**WORK TO DO:**
Set down, exactly as they appear, the lines from the line holding "Write part 2" through the line holding "cylinder(r = check_bore_r - 0.4, h = 2);", inclusive; output nothing outside that range.

Entries with model source code:
--*--

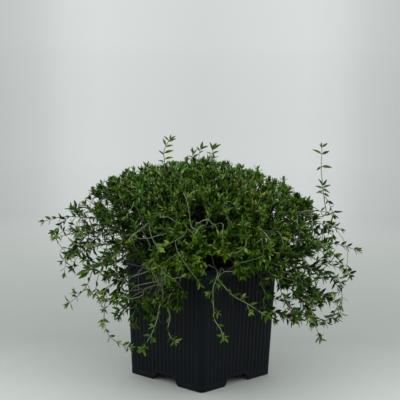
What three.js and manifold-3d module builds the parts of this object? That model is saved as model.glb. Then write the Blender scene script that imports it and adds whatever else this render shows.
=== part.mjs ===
// A creeping thyme in its square nursery pot: the moulded pot, the potting mix, and every woody
// stem as a piece of its own, standing in a socket in the mix with its side shoots and leaves.
// Millimetres, +Z up, the floor at z = 0, the pot's sides along X and Y.
import * as THREE from 'three';
import { mergeVertices } from 'three/addons/utils/BufferGeometryUtils.js';
import Module from 'manifold-3d';

const wasm = await Module();
wasm.setup();

// ---- the pot ----
const POT_HEIGHT = 125;
const POT_TOP_WIDTH = 111;        // across the flats just under the rim
const POT_BASE_WIDTH = 102;
const POT_CORNER = 5;             // radius of the upright corners
const WALL = 1.6;
const RIM_HEIGHT = 8;
const RIM_PROUD = 1.1;            // how far the rim stands out from the wall
const RIM_STEP = 2.6;             // height of the thinner lower band of the rim
const FLOOR_RAISE = 9.5;          // the floor stands above the feet, so water can leave
const FLOOR_THICK = 2;
const NOTCH_WIDTH = 36;           // the arch cut in the middle of each side, between the feet
const NOTCH_TOP_WIDTH = 24;
const NOTCH_HEIGHT = 8;
const RIBS_PER_SIDE = 17;
const RIB_PROUD = 0.35;
const RIB_LOW = 7;
const RIB_HIGH = 114;
const DRAIN_RADIUS = 2;
const DRAIN_SPACING = 27;

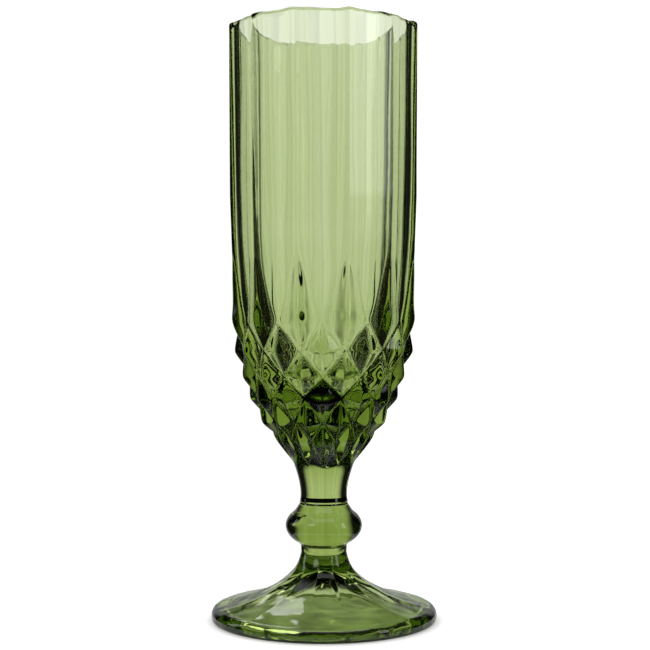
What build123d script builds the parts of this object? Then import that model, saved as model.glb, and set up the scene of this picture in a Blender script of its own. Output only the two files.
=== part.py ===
from build123d import *

import os
from math import acos, cos, degrees, radians, sin

# A champagne flute of pressed green glass: a twelve-sided bowl cut with diamonds, a knop, a foot.
#
# Millimetres. The origin is the centre of the circle that the foot rests on, and +Z points up.
# Heights are measured from the table, radii from the axis of the glass.

# Driving dimensions

HEIGHT = 200.0
SIDES = 12
SECTOR = 360.0 / SIDES
HALF_SECTOR = SECTOR / 2

# The flat panels of the bowl: radii are measured to the ridges between the panels.
RIM_RIDGE_RADIUS = 32.4
PANEL_BEND_Z = 142.0
PANEL_BEND_RIDGE_RADIUS = 32.1
WAIST_Z = 124.0
WAIST_RIDGE_RADIUS = 31.4
RIM_ROUNDING = 1.0

# The rows of diamonds from the top down: height of the hollows, height of the points, radius at
# the points, radius at the hollows. Each row is turned by half a sector from the row above it.
DIAMOND_ROWS = [
    (100.2, 100.2, 32.0, 28.6),
    (91.4, 90.6, 30.8, 27.3),
    (83.0, 82.2, 28.5, 24.9),
    (75.6, 74.6, 25.4, 22.8),
    (67.6, 66.8, 21.8, 18.3),
    (61.3, 61.0, 16.8, 14.6),
]
# Below the last row the points and hollows run together, inside the round neck.
ROW_END = (50.0, 50.0, 7.6, 7.6)

# The hollow that holds the drink: a slightly tapered wall, closing in to a thick, solid base. The
# flank is radius and height of the points that its lower curve passes through.
MOUTH_RADIUS = 28.7
SHOULDER_Z = 130.0
SHOULDER_RADIUS = 27.2
HOLLOW_FLANK = [(24.8, 105.0), (21.4, 90.0), (15.4, 80.0)]
HOLLOW_FLOOR_Z = 73.5
WALL_DIRECTION = (SHOULDER_RADIUS - MOUTH_RADIUS, SHOULDER_Z - HEIGHT)

# The solid neck under the bowl
NECK_TOP_Z = 60.0
NECK_TOP_RADIUS = 13.3
NECK_MID_Z = 52.0
NECK_MID_RADIUS = 9.9
NECK_WAIST_Z = 42.5
NECK_WAIST_RADIUS = 7.8

# The knop, and the two waist rings that it is fused along
UPPER_RING_Z = 39.8
LOWER_RING_Z = 25.2
UPPER_RING_RADIUS = 8.1
LOWER_RING_RADIUS = 7.8
KNOP_Z = 31.8
KNOP_RADIUS = 12.9
KNOP_HALF_HEIGHT = 7.7
# The ball's curve meets each collar where its radius has fallen to the ring's.
UPPER_ARC_ANGLE = degrees(acos(UPPER_RING_RADIUS / KNOP_RADIUS))
LOWER_ARC_ANGLE = degrees(acos(LOWER_RING_RADIUS / KNOP_RADIUS))
KNOP_BLEND = 3.0

# The foot: a round lower stem, twelve facets on top, a round edge and a conical hollow
# beneath, whose flank is radius and height of the points that it passes through. The foot is
# pressed in a mould of its own, and its facets stand turned a little from the bowl's panels.
FOOT_TURN = 4.5
LOWER_WAIST_Z = 22.8
LOWER_WAIST_RADIUS = 7.7
LOWER_STEM_END_Z = 15.0
LOWER_STEM_END_RADIUS = 10.0
FOOT_RADIUS = 37.9
FOOT_EDGE_HEIGHT = 4.8
FOOT_UPPER_ROUNDING = 2.6
FOOT_LOWER_ROUNDING = 1.5
FOOT_HOLLOW_RADIUS = 32.0
FOOT_HOLLOW_FLANK = [(4.0, 13.8), (8.0, 11.9), (16.0, 8.0), (24.0, 4.0)]
FOOT_HOLLOW_DEPTH = 15.0
FOOT_HOLLOW_EDGE_SLOPE = 0.5
# The facets from the stem outwards: height, radius at the ridges between them.
FACET_ROWS = [
    (19.5, 8.9),
    (15.5, 11.5),
    (11.4, 16.8),
    (7.6, 25.3),
    (4.8, 35.6),
    (2.0, 36.2),
]

RIDGE_ANGLES = [HALF_SECTOR + SECTOR * side for side in range(SIDES)]
PANEL_ANGLES = [SECTOR * side for side in range(SIDES)]


def at(angle, row_height, radius):
    """The point at this angle round the glass, in degrees, at this height and radius."""
    return Vector(radius * cos(radians(angle)), radius * sin(radians(angle)), row_height)


def facet(*corners):
    """A flat face between these corners."""
    return Face(Wire.make_polygon(corners, close=True))


def ring_of_panels(top, bottom):
    """The twelve flat panels between two twelve-sided rings, each given as height and ridge radius."""
    return [
        facet(
            at(angle, *top),
            at(angle + SECTOR, *top),
            at(angle + SECTOR, *bottom),
            at(angle, *bottom),
        )
        for angle in RIDGE_ANGLES
    ]


def spears(ridge_foot, row):
    """The long upper facets of the first row, and the pointed lower ends of the panels between them."""
    hollow_z, point_z, point_radius, hollow_radius = row
    faces = []
    for angle in RIDGE_ANGLES:
        tip = at(angle, *ridge_foot)
        next_tip = at(angle + SECTOR, *ridge_foot)
        point = at(angle, point_z, point_radius)
        next_hollow = at(angle + HALF_SECTOR, hollow_z, hollow_radius)
        last_hollow = at(angle - HALF_SECTOR, hollow_z, hollow_radius)
        faces += [
            facet(tip, point, next_hollow),
            facet(tip, last_hollow, point),
            facet(tip, next_hollow, next_tip),
        ]
    return faces


def diamond_facets(row, row_below, point_angles):
    """The lower facets of one row of diamonds and the upper facets of the row below it."""
    hollow_z, point_z, point_radius, hollow_radius = row
    below_hollow_z, below_point_z, below_point_radius, below_hollow_radius = row_below
    faces = []
    for angle in point_angles:
        for turn in (-HALF_SECTOR, HALF_SECTOR):
            point = at(angle, point_z, point_radius)
            hollow = at(angle + turn, hollow_z, hollow_radius)
            hollow_below = at(angle, below_hollow_z, below_hollow_radius)
            point_below = at(angle + turn, below_point_z, below_point_radius)
            faces += [
                facet(point, hollow, hollow_below),
                facet(hollow, point_below, hollow_below),
            ]
    return faces


def cut_glass_body():
    """The outside of the bowl as a solid of flat facets: panels above, rows of diamonds below."""
    rim = (HEIGHT, RIM_RIDGE_RADIUS)
    bend = (PANEL_BEND_Z, PANEL_BEND_RIDGE_RADIUS)
    waist = (WAIST_Z, WAIST_RIDGE_RADIUS)
    faces = ring_of_panels(rim, bend) + ring_of_panels(bend, waist)
    faces += spears(waist, DIAMOND_ROWS[0])
    rows = DIAMOND_ROWS + [ROW_END]
    for number, row in enumerate(DIAMOND_ROWS):
        point_angles = PANEL_ANGLES if number % 2 else RIDGE_ANGLES
        faces += diamond_facets(row, rows[number + 1], point_angles)
    end_z, _, end_radius, _ = ROW_END
    all_angles = sorted(PANEL_ANGLES + RIDGE_ANGLES)
    faces.append(facet(*[at(angle, HEIGHT, RIM_RIDGE_RADIUS) for angle in RIDGE_ANGLES]))
    faces.append(facet(*[at(angle, end_z, end_radius) for angle in all_angles]))
    return Solid(Shell(faces))


# The bowl: the cut glass body, its neck and the hollow for the drink

cut_glass = cut_glass_body()

with BuildPart() as bowl:
    add(cut_glass)
    with BuildSketch(Plane.XZ):
        with BuildLine():
            Polyline(
                (NECK_TOP_RADIUS, NECK_TOP_Z),
                (0, NECK_TOP_Z),
                (0, UPPER_RING_Z),
                (UPPER_RING_RADIUS, UPPER_RING_Z),
            )
            Spline(
                (UPPER_RING_RADIUS, UPPER_RING_Z),
                (NECK_WAIST_RADIUS, NECK_WAIST_Z),
                (NECK_MID_RADIUS, NECK_MID_Z),
                (NECK_TOP_RADIUS, NECK_TOP_Z),
            )
        make_face()
    revolve(axis=Axis.Z)
    with BuildSketch(Plane.XZ):
        with BuildLine():
            Polyline(
                (0, HOLLOW_FLOOR_Z),
                (0, HEIGHT),
                (MOUTH_RADIUS, HEIGHT),
                (SHOULDER_RADIUS, SHOULDER_Z),
            )
            Spline(
                (SHOULDER_RADIUS, SHOULDER_Z),
                *HOLLOW_FLANK,
                (0, HOLLOW_FLOOR_Z),
                tangents=[WALL_DIRECTION, (-1, 0)],
            )
        make_face()
    revolve(axis=Axis.Z, mode=Mode.SUBTRACT)
    fillet(bowl.edges().group_by(Axis.Z)[-1], RIM_ROUNDING)
bowl.part.label = "bowl"

# The knop: a flattened ball on the stem, with a short collar above and below

with BuildPart() as knop:
    with BuildSketch(Plane.XZ) as knop_profile:
        with BuildLine():
            ball = EllipticalCenterArc(
                (0, KNOP_Z),
                KNOP_RADIUS,
                KNOP_HALF_HEIGHT,
                start_angle=-LOWER_ARC_ANGLE,
                arc_size=LOWER_ARC_ANGLE + UPPER_ARC_ANGLE,
            )
            Polyline(
                ball @ 1,
                (UPPER_RING_RADIUS, UPPER_RING_Z),
                (0, UPPER_RING_Z),
                (0, LOWER_RING_Z),
                (LOWER_RING_RADIUS, LOWER_RING_Z),
                ball @ 0,
            )
        make_face()
        fillet(knop_profile.vertices().sort_by_distance(ball @ 1)[0], KNOP_BLEND)
    revolve(axis=Axis.Z)
knop.part.label = "knop"

# The foot: the lower stem, the twelve facets, the round edge and the hollow beneath

with BuildPart() as foot:
    with BuildSketch(Plane.XY):
        Circle(FOOT_RADIUS)
    extrude(amount=FOOT_EDGE_HEIGHT)
    fillet(foot.edges().group_by(Axis.Z)[-1], FOOT_UPPER_ROUNDING)
    fillet(foot.edges().group_by(Axis.Z)[0], FOOT_LOWER_ROUNDING)
    for facet_z, facet_radius in FACET_ROWS:
        with BuildSketch(Plane.XY.offset(facet_z)):
            RegularPolygon(facet_radius, SIDES, rotation=HALF_SECTOR + FOOT_TURN)
    loft()
    with BuildSketch(Plane.XZ):
        with BuildLine():
            Polyline(
                (LOWER_STEM_END_RADIUS, LOWER_STEM_END_Z),
                (0, LOWER_STEM_END_Z),
                (0, LOWER_RING_Z),
                (LOWER_RING_RADIUS, LOWER_RING_Z),
            )
            Spline(
                (LOWER_RING_RADIUS, LOWER_RING_Z),
                (LOWER_WAIST_RADIUS, LOWER_WAIST_Z),
                (LOWER_STEM_END_RADIUS, LOWER_STEM_END_Z),
            )
        make_face()
    revolve(axis=Axis.Z)
    with BuildSketch(Plane.XZ):
        with BuildLine():
            Polyline((FOOT_HOLLOW_RADIUS, 0), (0, 0), (0, FOOT_HOLLOW_DEPTH))
            Spline(
                (0, FOOT_HOLLOW_DEPTH),
                *FOOT_HOLLOW_FLANK,
                (FOOT_HOLLOW_RADIUS, 0),
                tangents=[(1, 0), (1, -FOOT_HOLLOW_EDGE_SLOPE)],
            )
        make_face()
    revolve(axis=Axis.Z, mode=Mode.SUBTRACT)
foot.part.label = "foot"

os.makedirs("parts", exist_ok=True)
export_step(bowl.part, "parts/bowl.step")
export_step(knop.part, "parts/knop.step")
export_step(foot.part, "parts/foot.step")
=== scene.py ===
import math

import bpy
import numpy as np
from mathutils import Matrix, Vector, noise


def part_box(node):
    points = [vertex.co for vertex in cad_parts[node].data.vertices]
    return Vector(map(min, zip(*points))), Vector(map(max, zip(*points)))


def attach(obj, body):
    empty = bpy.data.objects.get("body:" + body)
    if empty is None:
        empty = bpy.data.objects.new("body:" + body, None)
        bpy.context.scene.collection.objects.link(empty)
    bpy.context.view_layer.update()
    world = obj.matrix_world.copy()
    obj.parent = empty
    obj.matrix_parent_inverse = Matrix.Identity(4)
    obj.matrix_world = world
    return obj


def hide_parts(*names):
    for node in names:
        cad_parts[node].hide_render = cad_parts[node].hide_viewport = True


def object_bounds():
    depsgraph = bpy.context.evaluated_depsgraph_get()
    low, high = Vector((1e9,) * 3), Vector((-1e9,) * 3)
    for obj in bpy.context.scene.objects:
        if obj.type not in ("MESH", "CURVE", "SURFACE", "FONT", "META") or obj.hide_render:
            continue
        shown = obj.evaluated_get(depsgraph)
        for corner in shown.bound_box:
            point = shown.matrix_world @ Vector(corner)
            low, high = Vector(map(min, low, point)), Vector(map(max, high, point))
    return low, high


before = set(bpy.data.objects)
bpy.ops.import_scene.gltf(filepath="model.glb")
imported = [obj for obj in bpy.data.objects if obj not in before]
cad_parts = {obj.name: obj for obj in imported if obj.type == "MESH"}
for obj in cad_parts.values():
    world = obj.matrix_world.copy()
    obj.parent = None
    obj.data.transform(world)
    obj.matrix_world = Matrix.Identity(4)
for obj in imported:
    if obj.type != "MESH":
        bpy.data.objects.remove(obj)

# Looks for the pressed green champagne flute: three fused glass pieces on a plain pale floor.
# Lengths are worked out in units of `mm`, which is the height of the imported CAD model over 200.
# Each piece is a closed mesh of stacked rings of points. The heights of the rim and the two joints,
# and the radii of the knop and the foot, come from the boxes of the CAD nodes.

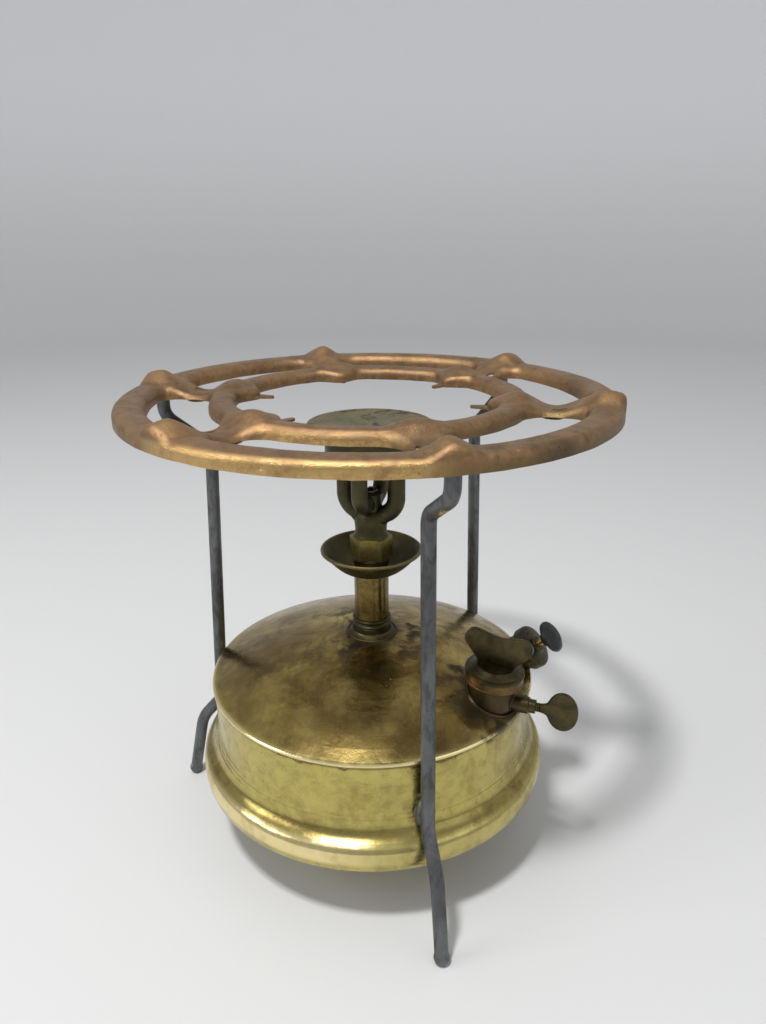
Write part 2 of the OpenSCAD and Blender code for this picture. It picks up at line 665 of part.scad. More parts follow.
washer_disc_t = 0.9;
module leather_washers() color(dark_brass) at_pump() {
    translate([0, 0, piston_z + piston_high - washer_disc_t])
        tube(leather_r - 1.4, pump_rod_r + solder_gap, washer_disc_t);
    translate([0, 0, piston_z + 1.2 - washer_disc_t])
        tube(leather_r - 2.2, pump_rod_r + solder_gap, washer_disc_t);
}

module pump_nut() color(brass) at_pump()
    translate([0, 0, piston_z + 1.2 - washer_disc_t - 2.4]) difference() {
        cylinder(r = pump_rod_r + 2, h = 2.4, $fn = 6);
        translate([0, 0, -cut]) cylinder(r = pump_rod_r + solder_gap, h = 2.4 + 2 * cut);
    }

// Check valve at the inner end of the barrel: body, rubber pip, spring and perforated plug
check_l = 12;
check_bore_r = 4.2;
pip_travel = 0.8;
module check_body() color(brass) at_pump() translate([0, 0, barrel_end]) difference() {
    turned([
        [0, 2], [barrel_in_r - solder_gap, 2], [barrel_in_r - solder_gap, -0.02], [barrel_r, -0.02],
        [barrel_r, -1.6], [6.4, -2.2], [6.4, 2 - check_l], [0, 2 - check_l]
    ]);
    translate([0, 0, 1 - check_l]) cylinder(r = check_bore_r, h = check_l - 2.2);
    translate([0, 0, 1 - check_l]) cylinder(r = 1.2, h = 2 * check_l);
}

pip_z = -3.2 - rest_gap;
module check_pip() color(leather_brown) at_pump() translate([0, 0, barrel_end + pip_z])
    cylinder(r = check_bore_r - 0.4, h = 2);

plug_top = 2 - check_l + 2;
module check_spring() color(steel) at_pump()
    translate([0, 0, barrel_end + plug_top + pip_travel + 0.1])
        tube(2.6, 1.9, pip_z - plug_top - pip_travel - 0.1);

module check_plug() color(brass) at_pump() translate([0, 0, barrel_end + 2 - check_l]) difference() {
    cylinder(r = check_bore_r - solder_gap, h = 2);
    for (a = [0:90:270]) rotate([0, 0, a]) translate([2.6, 0, -cut])
        cylinder(r = 0.6, h = 2 + 2 * cut, $fn = 24);
}

// Height of the pan ring's top at a radius and a sideways distance from a spoke's middle: the
// crowned bands, the humps over the legs, the bosses by the middle opening and the spokes' dips
window_out_r = ring_r - outer_band;
hump_dist = ring_r - hump_inset;
hump_w = 10.6;
hump_l = 11;
hump_fall = 0.3;
boss_w = 13;
boss_l = 11;
dip_l = 12;
dip_dist = (window_out_r + window_in_r) / 2 - 2;
inner_band_drop = 0.8;
boss_dist = opening_r + 5;
function bump(t) = abs(t) < 1 ? pow(1 - t * t, 2) : 0;
function crown(t) = abs(t) < 1 ? 1 - t * t : 0;
function hump_run(r) = r < hump_dist ? bump((r - hump_dist) / hump_l) :
    1 - hump_fall * pow((r - hump_dist) / hump_inset, 2);
function ring_top_z(r, side) = ring_z
    + crown_h * crown((r - ring_r + outer_band / 2) / outer_band * 2)
    + crown_h * crown((r - (opening_r + window_in_r) / 2) / (window_in_r - opening_r) * 2)
    + hump_h * hump_run(r) * bump(side / hump_w)
    + boss_h * bump((r - boss_dist) / boss_l) * bump(side / boss_w)
    - spoke_dip * bump((r - dip_dist) / dip_l)
    - inner_band_drop * (1 - bump(max(0, dip_dist - r) / (dip_dist - opening_r)));

// Legs: bent rods from the humps of the pan ring down to the ground
s_angle = 58;
s_top_r = 8;
s_low_r = 7;
kink_angle = 40;
kink_r = 7;
foot_angle = 12;
foot_bend_r = 22;
leg_r = leg_d / 2;
leg_tip_h = 1;
leg_top_r = ring_r - leg_inset;
tip_r = leg_r - leg_tip_h;
// The top of a leg stays clear of the hump's underside all the way round its tip. The sheet's
// flat facets hang below its rounded form by up to the sag.
hump_sag = 0.7;
leg_top_z = min([for (a = [0:30:330]) ring_top_z(leg_top_r + tip_r * cos(a), tip_r * sin(a))])
    - ring_t - rest_gap - hump_sag;
s_in = (s_top_r + s_low_r * cos(leg_splay)) - (s_top_r + s_low_r) * cos(s_angle);
s_bends = s_top_r * sin(s_angle) + s_low_r * (sin(s_angle) + sin(leg_splay));
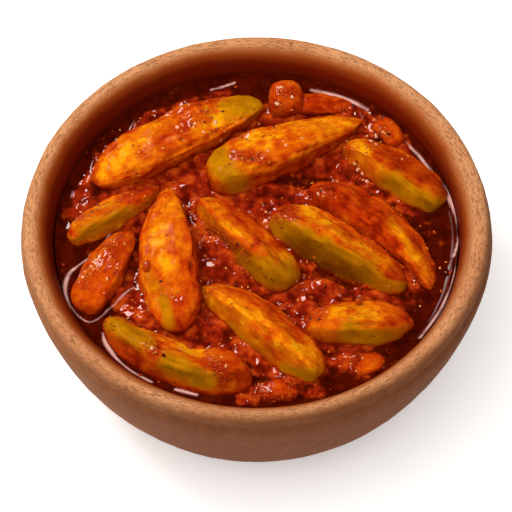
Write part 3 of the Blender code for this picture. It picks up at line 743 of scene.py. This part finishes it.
def even_rail(rail, spacing):
    """Points spaced evenly along a rail of (radius, height) points."""
    rail = np.array(rail, float)
    lengths = summed(step_lengths(rail))
    places = np.linspace(0.0, lengths[-1], max(2, round(lengths[-1] / spacing)) + 1)
    return np.stack([np.interp(places, lengths, rail[:, axis]) for axis in range(2)], axis=-1)


def softened(rail, rounds):
    """The rail with its corners eased."""
    for _ in range(rounds):
        rail[1:-1] = 0.25 * rail[:-2] + 0.5 * rail[1:-1] + 0.25 * rail[2:]
    return rail


def bowl_rail():
    """The bowl's outline from the middle of its inside, over the rim and down to its foot."""
    inside = [(inner_radius(h), h) for h in FLOOR + np.linspace(0.01, 1.0, 30) * (MOUTH_HEIGHT - FLOOR)]
    mouth = [(MOUTH_RADIUS, MOUTH_HEIGHT), (MOUTH_RADIUS, THROAT_HEIGHT)]
    throat = [(MOUTH_RADIUS + (RIM_RADIUS - MOUTH_RADIUS) * (1.0 - math.cos(t)),
               THROAT_HEIGHT + (RIM_HEIGHT - THROAT_HEIGHT) * math.sin(t))
              for t in np.radians(np.linspace(0.0, 90.0, 60))]
    rim = [(RIM_RADIUS + RIM_ROUND * math.cos(t), RIM_HEIGHT - RIM_ROUND * (1.0 - math.sin(t)))
           for t in np.radians(np.linspace(89.0, RIM_TO, 40))]
    outside = [(outer_radius(h), h) for h in np.linspace(49.9, 2.2, 90)]
    foot = [(FOOT_RADIUS + FOOT_EDGE, FOOT_EDGE), (FOOT_RADIUS - FOOT_EDGE, 0.0)]
    return np.concatenate([
        even_rail(inside, 2.4)[:-1], even_rail(mouth, 0.8)[:-1],
        softened(even_rail(throat + rim + outside[:14], 0.42), 3)[:-1], even_rail(outside[13:] + foot, 0.85)])


def clay_bowl():
    """The bowl, with its uneven clay and its masks: stained and soaked inside, both partly painted shade, and painted
    shade outside.
    """
    rail = bowl_rail()
    count = len(rail)
    lengths = summed(step_lengths(rail))
    past_crest = np.repeat(lengths - lengths[np.argmax(rail[:, 1])], BOWL_STEPS)
    angle = np.linspace(0.0, TURN, BOWL_STEPS, endpoint=False)
    round_way = np.tile(np.column_stack([np.cos(angle), np.sin(angle)]), (count, 1))
    radius, tall = np.repeat(rail, BOWL_STEPS, axis=0).T
    points = np.column_stack([round_way * radius[:, None], tall])
    faces = [face[::-1] for face in turned_faces(count, BOWL_STEPS)]
    faces.append(tuple(range(BOWL_STEPS)))
    faces.append(tuple(reversed(range((count - 1) * BOWL_STEPS, count * BOWL_STEPS))))
    piece = make_mesh("clay_bowl", points, faces)
    throw = value_noise(np.column_stack([round_way * 1.5, (tall + radius) / 1.3]), 3)
    lumps = layered(points, 9.0, 5)
    grain = layered(np.column_stack([round_way * 26, tall * 1.1]), 1.2, 9, 2)
    uneven = layered(np.column_stack([round_way * 60, tall * 0.8]), 16.0, 21)
    push = (0.05 * throw + 0.12 * lumps + 0.06 * grain - 0.24) * smooth(0.5, 4.0, tall)
    points = points + rows(piece.data.vertex_normals, "vector") * push[:, None]
    move_points(piece, points)
    reach = np.linalg.norm(points[:, :2], axis=1)
    inward = smooth(1.0, -0.6, past_crest + 0.4 * lumps) * smooth(5.0, 8.0, tall)
    # across is largest towards the key light, where the inner wall faces away from it; there the stain and soak reach
    # higher, partly as painted shade.
    across = round_way @ (-0.85, 0.53)
    stain = inward * smooth(65.9 + 1.1 * across, 61.9 + 0.7 * across, reach + 0.5 * uneven - 0.25 * (tall - 52.0))
    soak = smooth(53.6 + 1.0 * across, 48.6 + 2.0 * across, tall + 0.8 * uneven) * inward
    # The painted shade outside is strongest where facing is largest, on the front away from the key light.
    facing = round_way @ (0.42, -0.91)
    start = 0.4 - 2.8 * np.maximum(facing, 0.0)
    outer = smooth(0.0, 4.0, past_crest - start) * (0.48 + 0.52 * facing) + 0.15 * smooth(3.0, 6.0, past_crest)
    paint(piece, "paint", stain, soak, outer)
    return piece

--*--

**TASK SOLUTION:**
Write part 2 of the OpenSCAD and Blender code for this picture. It picks up at line 665 of part.scad. More parts follow.
washer_disc_t = 0.9;
module leather_washers() color(dark_brass) at_pump() {
    translate([0, 0, piston_z + piston_high - washer_disc_t])
        tube(leather_r - 1.4, pump_rod_r + solder_gap, washer_disc_t);
    translate([0, 0, piston_z + 1.2 - washer_disc_t])
        tube(leather_r - 2.2, pump_rod_r + solder_gap, washer_disc_t);
}

module pump_nut() color(brass) at_pump()
    translate([0, 0, piston_z + 1.2 - washer_disc_t - 2.4]) difference() {
        cylinder(r = pump_rod_r + 2, h = 2.4, $fn = 6);
        translate([0, 0, -cut]) cylinder(r = pump_rod_r + solder_gap, h = 2.4 + 2 * cut);
    }

// Check valve at the inner end of the barrel: body, rubber pip, spring and perforated plug
check_l = 12;
check_bore_r = 4.2;
pip_travel = 0.8;
module check_body() color(brass) at_pump() translate([0, 0, barrel_end]) difference() {
    turned([
        [0, 2], [barrel_in_r - solder_gap, 2], [barrel_in_r - solder_gap, -0.02], [barrel_r, -0.02],
        [barrel_r, -1.6], [6.4, -2.2], [6.4, 2 - check_l], [0, 2 - check_l]
    ]);
    translate([0, 0, 1 - check_l]) cylinder(r = check_bore_r, h = check_l - 2.2);
    translate([0, 0, 1 - check_l]) cylinder(r = 1.2, h = 2 * check_l);
}

pip_z = -3.2 - rest_gap;
module check_pip() color(leather_brown) at_pump() translate([0, 0, barrel_end + pip_z])
    cylinder(r = check_bore_r - 0.4, h = 2);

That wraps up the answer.